Roblox has come up in the headlines when kids spend too much money without parental permission and when predators target children using the platform. And because it's made up of user-generated content that may include popular franchises like Pokémon, Roblox can often be the target of copyright complaints from other companies.
The platform has also been hacked multiple times, and because it adheres to child-privacy rules, it is limited in how much user data it can collect to track those hackers down. All those issues could challenge and potentially hurt Roblox's business if not addressed.
Roblox said in an August blog post that it has a team of 1,600 moderators who monitor the platform for inappropriate content and conduct safety reviews of all images, audio and video files using humans and machine scanning.

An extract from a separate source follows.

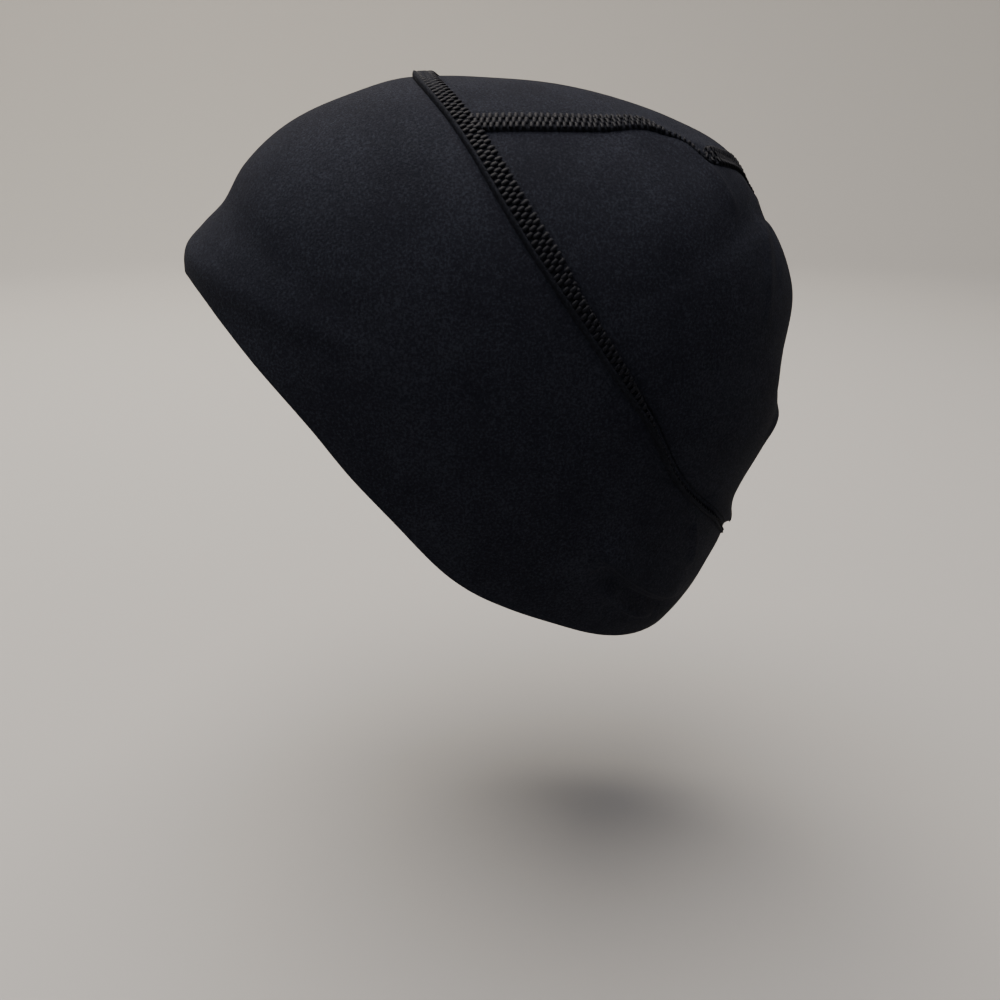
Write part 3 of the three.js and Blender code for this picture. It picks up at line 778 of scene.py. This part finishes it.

Karabinus, the professor, has discussed with her own children, who are 7 and 12, that while they can play on Roblox with friends of friends and in groups, they cannot play with strangers. And she doesn't allow them to spend real money, although she said she knows other parents who give their children allowance in Robux, Roblox's in-game currency.
"You can have a very safe experience if you're aware of things and careful," said Karabinus, who talks to her children about how to recognize scams.
Roblox said it works with parents to refund purchases if their child buys anything without consent.